Monkey blood PAXGENE tubes bulk RNA-seq analysis
RNA-seq data for 30 samples has been deposited on GEO under the accession number: GSExxxx
-
Ensembl genome assembilies: Macaca_fascicularis_6.0 (GCA_011100615.1), fasta file
-
Ensembl annotation release: 109, gtf file
File | Description |
---|---|
analysis\0_generate_nextflow_input.R | generate input file for nextflow |
analysis\1_RNA_SEQ_MAPPING.sh | RNA-seq maaping by nf-core (STAR/Salmon) |
analysis\2_RNA_SEQ_MAPPING_SALMON.sh | RNA-seq mapping by nf-core (only Salmon) |
analysis\3_RNAseq_data_cleaning.Rmd | RNA-seq: data cleaning and QC |
analysis\1_RNAseq_downstream_1.Rmd | Figure 4a - PCA plots |
analysis\5_vacc_pre_pathway_enrichment.qmd | Figure 4b - Bubble plot for fGSEA pathway enrichment analysis |
analysis\6_correlation_late_response.qmd | Figure 4c - correlate early blood signature with late response |
renv.lock | The version of R/Bioconductor packages was documented using renv |
We processed the raw RNA-seq data by nf-core rnaseq (version 3.12.0) (doi: 10.1038/s41587-020-0439-x), a community-curated best practice workflow.

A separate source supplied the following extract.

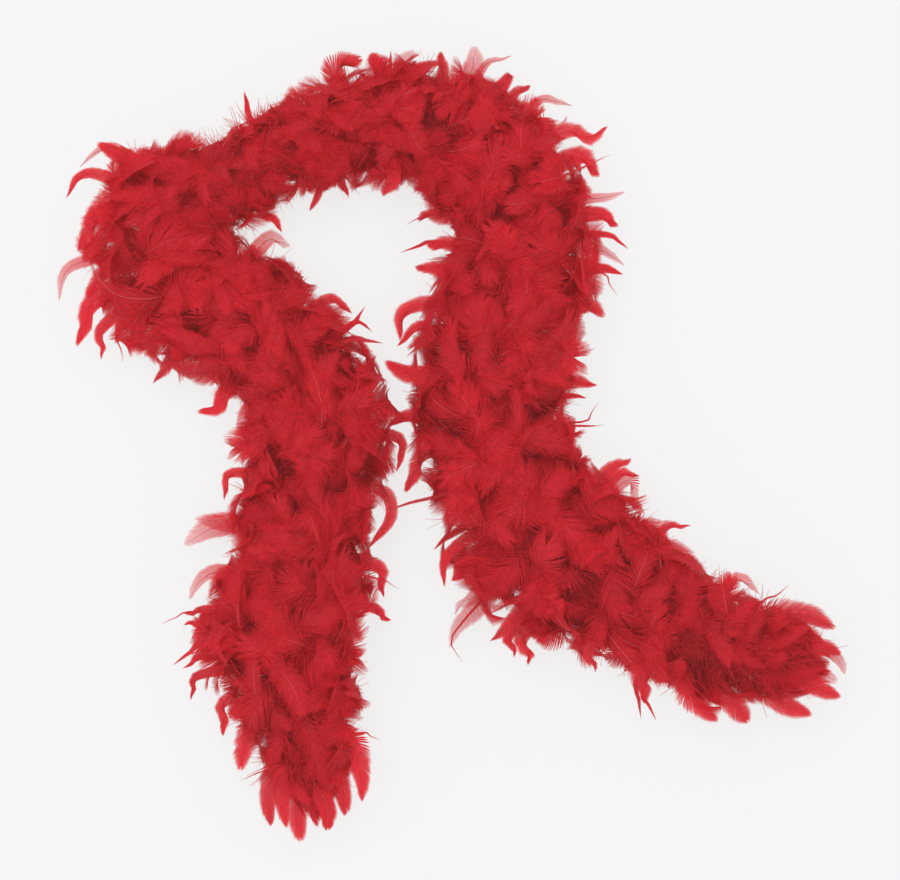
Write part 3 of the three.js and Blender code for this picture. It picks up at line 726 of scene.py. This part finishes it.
def moving_frame(centre):
    """Two directions square to each centreline (tube, row, 3), which turn as little as they can."""
    along = unit(np.gradient(centre, axis=1))
    normal = np.empty_like(centre)
    steep = np.abs(along[:, 0, 2:]) > 0.9
    current = np.cross(along[:, 0], np.where(steep, (1.0, 0.0, 0.0), UP))
    for row in range(centre.shape[1]):
        direction = along[:, row]
        current = unit(current - (current * direction).sum(-1, keepdims=True) * direction)
        normal[:, row] = current
    return normal, np.cross(along, normal)


def plied(centre, count, offset, pitch):
    """The centrelines of the plies that twist round a centreline (row, 3), as (ply, row, 3)."""
    far = np.concatenate([[0], np.cumsum(np.linalg.norm(np.diff(centre, axis=0), axis=1))])
    turn = 2 * np.pi * (far / pitch + np.arange(count)[:, None] / count)[..., None]
    normal, other = moving_frame(centre[None])
    return centre + np.reshape(offset, (-1, 1)) * (normal * np.cos(turn) + other * np.sin(turn))


def add_tubes(pile, centre, radius, sides=TUBE_SIDES):
    """Round tubes along centrelines (tube, row, 3)."""
    normal, other = moving_frame(centre)
    turn = np.linspace(0, 2 * np.pi, sides + 1)[:, None]
    ring = normal[:, :, None] * np.cos(turn) + other[:, :, None] * np.sin(turn)
    far = np.cumsum(np.linalg.norm(np.diff(centre, axis=1, prepend=centre[:, :1]), axis=-1), axis=1)
    uv = np.stack(np.broadcast_arrays(np.arange(sides + 1) / sides, 1000 * far[..., None]), -1)
    pile.add(centre[:, :, None] + ring * np.reshape(radius, (-1, 1, 1)), uv, 0.5, 0.5, 0.0)


def string_plies(phase, distance):
    """One of the two strings, which is at the angle phase round the core at the left end."""
    centre, _ = around(distance, np.full(distance.shape, STRING_OFFSET),
                       phase + 2 * np.pi * distance / STRING_TWIST_PITCH)
    return plied(centre, STRING_PLIES, STRING_PLY_OFFSET, STRING_PLY_PITCH)


def thread_plies(distance):
    """The thread, which is wound round both strings."""
    centre, _ = around(distance, np.full(distance.shape, THREAD_OFFSET), 2 * np.pi * distance / THREAD_PITCH)
    return plied(centre, THREAD_PLIES, THREAD_PLY_OFFSET, THREAD_PLY_PITCH)


def strand_piece(name, plies, distance, first, last, radius, material):
    """The stretch of some plies that lies between two distances along the boa."""
    rows = (distance >= first) & (distance <= last)
    pile = Pile()
    add_tubes(pile, plies[:, rows], radius)
    return pile.mesh(name, material)


def end_frame(end):
    """The strings' end, the direction away from the feathers there, and the direction to the left."""
    point, along, left = (value[0] for value in frames(np.array([0.0 if end == "left" else ROUTE_LENGTH])))
    return point, -along if end == "left" else along, left


def knot_piece(end, material):
    """An overhand knot drawn tight: a trefoil of plied string."""
    point, outward, side = end_frame(end)
    u = np.linspace(0, 4 * np.pi, KNOT_ROWS)[:, None]
    spread = (2 + np.cos(1.5 * u)) / 2
    across = np.cross(outward, side)
    centre = (point + KNOT_CENTRE * outward + KNOT_RADIUS * (
        spread * np.cos(u) * side + spread * np.sin(u) * across + np.sin(1.5 * u) / 2 * outward))
    pile = Pile()
    add_tubes(pile, plied(centre, STRING_PLIES, KNOT_PLY_OFFSET, KNOT_PLY_PITCH), KNOT_PLY_RADIUS)
    return pile.mesh(f"detailed_knot_{end}", material)


def tail_piece(rng, name, end, hand, material):
    """A string's cut end beyond the knot: its plies part, and it frays into fibres."""
    point, outward, side = end_frame(end)
    way = np.array([point + out * outward + hand * across * side for out, across in TAIL_WAY])
    centre = catmull_rom(way, TAIL_STEPS)
    parting = np.clip(np.linspace(-2, 1, len(centre)), 0, 1) ** 2  # over the last third
    plies = plied(centre, STRING_PLIES, STRING_PLY_OFFSET * (1 + TAIL_OPENS * parting), STRING_PLY_PITCH)
    pile = Pile()
    add_tubes(pile, plies, STRING_PLY_RADIUS * (1 - TAIL_THINS * parting))
    root = plies[rng.integers(0, STRING_PLIES, TAIL_FIBRES), rng.integers(-FRAYED_ROWS, 0, TAIL_FIBRES)]
    direction = unit(unit(centre[-1] - centre[-2]) + rng.normal(0, FIBRE_SPREAD, (TAIL_FIBRES, 3)))
    reach = rng.uniform(*FIBRE_REACH, (TAIL_FIBRES, 1, 1))
    t = np.linspace(0, 1, FIBRE_ROWS)[:, None]
    droop = rng.normal(0, FIBRE_DROOP, (TAIL_FIBRES, 1, 3)) * t**2
    fibres = root[:, None] + reach * (direction[:, None] * t + droop)
    add_tubes(pile, fibres, FIBRE_RADIUS * (1 - FIBRE_TAPER * t[:, 0]), FIBRE_SIDES)
    return pile.mesh(name, material)


# ---------- materials


class Nodes:
    """A short way to write a material's nodes."""

    def __init__(self, name):
        self.material = bpy.data.materials.new(name)
        self.material.use_nodes = True
        self.tree = self.material.node_tree
        self.tree.nodes.clear()

    def add(self, kind, sockets=(), **settings):
        node = self.tree.nodes.new(kind)
        for key, value in settings.items():
            setattr(node, key, value)
        for key, value in sockets:
            node.inputs[key].default_value = value
        return node

    def shader(self, *sockets):
        return self.add("ShaderNodeBsdfPrincipled", sockets)

    def noise(self, detail, **sockets):
        """A two-dimensional noise along the fibres, on coordinates that are mapped by the sockets."""
        lie = self.add("ShaderNodeMapping", sockets.items())
        self.link(self.add("ShaderNodeUVMap", uv_map="Fibres").outputs["UV"], lie.inputs["Vector"])
        noise = self.add("ShaderNodeTexNoise", (("Scale", 1.0), ("Detail", detail)), noise_dimensions="2D")
        self.link(lie.outputs["Vector"], noise.inputs["Vector"])
        return noise.outputs["Fac"]

    def finish(self, surface):
        """The material, with this for its surface."""
        self.link(surface, self.add("ShaderNodeOutputMaterial").inputs["Surface"])
        return self.material

    def link(self, output, socket):
        self.tree.links.new(output, socket)

    def attribute(self, name):
        return self.add("ShaderNodeAttribute", attribute_name=name).outputs["Fac"]

    def ramp(self, value, *stops):
        node = self.add("ShaderNodeValToRGB")
        elements = node.color_ramp.elements
        while len(elements) < len(stops):
            elements.new(0.5)
        for element, (place, colour) in zip(elements, stops):
            element.position = place
            element.color = (*colour, 1)
        self.link(value, node.inputs["Fac"])
        return node.outputs["Color"]

    def mix(self, factor, a, b, blend="MIX"):
        node = self.add("ShaderNodeMix", data_type="RGBA", blend_type=blend)
        for value, socket in ((factor, 0), (a, 6), (b, 7)):
            if isinstance(value, (float, int)):
                node.inputs[socket].default_value = value
            elif isinstance(value, tuple):
                node.inputs[socket].default_value = (*value, 1)
            else:
                self.link(value, node.inputs[socket])
        return node.outputs[2]


BRIGHT_RED = (0.80, 0.020, 0.038)
MID_RED = (0.78, 0.022, 0.039)
DEEP_RED = (0.74, 0.029, 0.042)
MAROON = (0.63, 0.034, 0.043)
DARK_MAROON = (0.55, 0.031, 0.040)
ROSE = (0.92, 0.30, 0.30)
SHADE_SHARE = 0.45  # how much of the colour is painted shade, darker deeper in the boa, and the rest from the dye
STREAK_SCALE = (0.4, 4.5, 1)  # per barb across, and per barb's length
STREAK_DARK = (0.84, 0.81, 0.81)
STREAK_LIGHT = (1.09, 1.10, 1.10)


def feather_material():
    """Each feather takes the dye a little differently, with painted shade deep in the boa and in the
    hollows. Light goes through it, and its quill is paler.
    """
    n = Nodes("dyed_feather")
    tone = n.attribute("tone")
    # the dark end of this ramp is also painted shade, on the feathers sunk in hollows
    dye_and_hollow_shade = n.ramp(tone, (0.0, DARK_MAROON), (0.2, DEEP_RED), (0.5, MID_RED), (1.0, BRIGHT_RED))
    # painted shade: the colour darkens towards the feathers' bases, deep in the boa near the core
    shade = n.ramp(n.attribute("depth"), (0.12, MAROON), (0.55, MID_RED), (0.95, BRIGHT_RED))
    colour = n.mix(SHADE_SHARE, dye_and_hollow_shade, shade)
    streaks = n.noise(3.0, Scale=STREAK_SCALE)
    light = n.ramp(streaks, (0.34, STREAK_DARK), (0.66, STREAK_LIGHT))
    colour = n.mix(1.0, colour, light, blend="MULTIPLY")
    colour = n.mix(n.attribute("quill"), colour, ROSE)
    # the faint white emission is painted light: a glow that lifts the feathers' shaded parts
    shader = n.shader(("Roughness", 0.62), ("Specular IOR Level", 0.18), ("Sheen Weight", 0.15),
                      ("Sheen Roughness", 0.4), ("Sheen Tint", (1.0, 0.35, 0.35, 1)),
                      ("Emission Color", (1, 1, 1, 1)), ("Emission Strength", 0.017))
    n.link(colour, shader.inputs["Base Color"])
    through = n.add("ShaderNodeBsdfTranslucent")
    n.link(colour, through.inputs["Color"])
    both = n.add("ShaderNodeMixShader", (("Fac", 0.5),))
    n.link(shader.outputs["BSDF"], both.inputs[1])
    n.link(through.outputs["BSDF"], both.inputs[2])
    return n.finish(both.outputs["Shader"])


def yarn_material(name, dark, light, roughness, twist):
    """Spun fibres that run along a ply, slightly aslant, with the colour paler where the fibres stand
    higher.
    """
    n = Nodes(name)
    fibres = n.noise(4.0, Rotation=(0, 0, twist), Scale=(26, 1.4, 1))
    bump = n.add("ShaderNodeBump", (("Strength", 0.5), ("Distance", 0.0002)))
    n.link(fibres, bump.inputs["Height"])
    shader = n.shader(("Roughness", roughness), ("Sheen Weight", 0.3))
    n.link(n.ramp(fibres, (0.35, dark), (0.7, light)), shader.inputs["Base Color"])
    n.link(bump.outputs["Normal"], shader.inputs["Normal"])
    return n.finish(shader.outputs["BSDF"])


def floor_material():
    n = Nodes("pale_floor")
    shader = n.shader(("Base Color", (0.12, 0.12, 0.12, 1)), ("Roughness", 0.9),
                      ("Emission Color", (1, 1, 1, 1)), ("Emission Strength", 0.765))
    return n.finish(shader.outputs["BSDF"])


# ---------- camera, light and floor


def add_camera():
    """A camera that looks straight down, with VIEW_WIDTH across its picture."""
    data = bpy.data.cameras.new("camera")
    data.sensor_width = SENSOR_WIDTH
    data.lens = SENSOR_WIDTH * (CAMERA_HEIGHT - CORE_HEIGHT) / VIEW_WIDTH
    camera = add_object("camera", data)
    camera.location = (*VIEW_CENTRE, CAMERA_HEIGHT)
    bpy.context.scene.camera = camera


def add_area_light(name, place, size, power):
    """A square light that shines at the middle of the object."""
    data = bpy.data.lights.new(name, "AREA")
    data.shape = "SQUARE"
    data.size = size
    data.energy = power
    light = add_object(name, data)
    light.location = place
    direction = -np.array(place)
    yaw = math.atan2(direction[1], direction[0]) - math.pi / 2
    tilt = math.atan2(math.hypot(direction[0], direction[1]), -direction[2])
    light.rotation_euler = (tilt, 0, yaw)


def add_floor():
    mesh = bpy.data.meshes.new("floor")
    corners = [(FLOOR_HALF * x, FLOOR_HALF * y, 0) for x, y in ((-1, -1), (1, -1), (1, 1), (-1, 1))]
    mesh.from_pydata(corners, [], [(0, 1, 2, 3)])
    mesh.materials.append(floor_material())
    add_object("floor", mesh)


def add_sky():
    world = bpy.data.worlds.new("soft_light")
    world.use_nodes = True
    background = world.node_tree.nodes["Background"]
    background.inputs["Color"].default_value = (1, 1, 1, 1)
    background.inputs["Strength"].default_value = SKY_STRENGTH
    bpy.context.scene.world = world


# ---------- the boa


def body_name(number):
    return f"length_{number:02d}"


def attach(piece, hinge, node):
    """Puts a stretch of the boa in place of its CAD nodes: at an end it rides on that end's length, over a
    hinge it stays where it was built.
    """
    if hinge in (0, LENGTHS):
        number = max(hinge, 1)
        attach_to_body(piece, body_name(number))
        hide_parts(f"{node}_{number:02d}")
    else:
        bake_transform(piece)
        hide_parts(f"{node}_{hinge:02d}", f"{node}_{hinge + 1:02d}")


def add_end(rng, end, body, string):
    """The knot at one end and the two tails that stick out of it."""
    knot = knot_piece(end, string)
    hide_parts(f"end_knot_{end}")
    tails = []
    for letter, hand in (("a", 1), ("b", -1)):
        tail = tail_piece(rng, f"frayed_tail_{letter}_{end}", end, hand, string)
        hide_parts(f"cord_tail_{letter}_{end}")
        tails.append(tail)
    for piece in (knot, *tails):
        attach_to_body(piece, body)


def add_boa():
    """Every piece of the boa: over each hinge, and from the middle of the end lengths to the ends."""
    feather = feather_material()
    string = yarn_material("dyed_cotton_string", dark=(0.20, 0.006, 0.012), light=(0.50, 0.022, 0.034),
                           roughness=0.85, twist=0.5)
    thread = yarn_material("sewing_thread", dark=(0.13, 0.004, 0.008), light=(0.34, 0.012, 0.02),
                           roughness=0.55, twist=-0.5)
    coarse = np.linspace(0, ROUTE_LENGTH, round(ROUTE_LENGTH / STRING_STEP))
    fine = np.linspace(0, ROUTE_LENGTH, round(ROUTE_LENGTH / THREAD_STEP))
    strings = {"a": string_plies(0, coarse), "b": string_plies(np.pi, coarse)}
    threads = thread_plies(fine)
    half = LENGTH_STEP / 2
    for hinge in range(LENGTHS + 1):
        place = {0: "left_end", LENGTHS: "right_end"}.get(hinge, f"over_hinge_{hinge:02d}")
        first, last = hinge * LENGTH_STEP - half, hinge * LENGTH_STEP + half
        for letter, plies in strings.items():
            name = f"string_{letter}_{place}"
            piece = strand_piece(name, plies, coarse, first, last, STRING_PLY_RADIUS, string)
            attach(piece, hinge, f"core_cord_{letter}")
        piece = strand_piece(f"thread_{place}", threads, fine, first, last, THREAD_PLY_RADIUS, thread)
        attach(piece, hinge, "lock_stitch")
        first, last = max(first, BARE_END), min(last, ROUTE_LENGTH - BARE_END)
        rng = np.random.default_rng([SEED, hinge])
        piece = feather_piece(rng, f"feathers_{place}", first, last, HINGE_FILLING.get(hinge, 1), feather)
        attach(piece, hinge, "feather_tuft")
    rng = np.random.default_rng(SEED)
    add_end(rng, "left", body_name(1), string)
    add_end(rng, "right", body_name(LENGTHS), string)


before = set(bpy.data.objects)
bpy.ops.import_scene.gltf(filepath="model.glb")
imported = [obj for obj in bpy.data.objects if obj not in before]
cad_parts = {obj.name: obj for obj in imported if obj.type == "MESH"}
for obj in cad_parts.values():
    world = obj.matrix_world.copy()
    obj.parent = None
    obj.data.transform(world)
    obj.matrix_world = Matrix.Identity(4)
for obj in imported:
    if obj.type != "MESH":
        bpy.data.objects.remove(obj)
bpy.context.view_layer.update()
bpy.context.scene.view_settings.view_transform = "Standard"
add_camera()
add_floor()
add_sky()
add_area_light("key", KEY_PLACE, KEY_SIZE, KEY_POWER)
add_boa()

In brief, the sequence read quality was checked by fastqc. Then, the adapter and low-quality reads were trimmed by “Trim Galore!”. The reads were mapped to Macaca fascicularis reference genome 6.0 by HISAT2 (doi: 10.1038/s41587-019-0201-4), and annotated by Emsembl 109. The mapped counts were counted by Salmon (doi: 10.1038/s41587-019-0201-4).
Two outlier samples were excluded, based on the drifted distribution of GC% content and PCA (Principal component analysis), which was presumably due to incomplete depletion of globulin. The gene expression values of these two outliers were imputed using the group mean for the downstream analysis.
PCA was performed on the top-1500 variable genes. The expression values were normalized to the library size, then log2-transformed added with pseudo count (+1).
We performed differential gene expression analysis using DESeq2, by comparing day 1 after immunization 1 or 2 to the baseline separately. Genes were identified as differentially expressed by passing the cutoff with the absolute log2 fold change > 1, and adjusted p-value < 0.05. The differentially expressed gene (DEG) lists was used for pathway enrichment analysis by fgsea (doi: 10.1101/060012).
To correlate the early blood gene expression signature and late vaccine response, we first calculated a pathway score by gene set variation analysis (GSVA) (doi: 10.1186/1471-2105-14-7). Then, we calculated the correlation between the pathway score and the late response (day 28) by Spearman’s correlation test, then visualized by corrplot.
We documented a reproducible workflow, available on GitHub (github.com/ssi-dk/INFIMM-TB-PAXGENE). RNA-seq data is deposited on GEO under the accession number, GSExxxx (pending approval).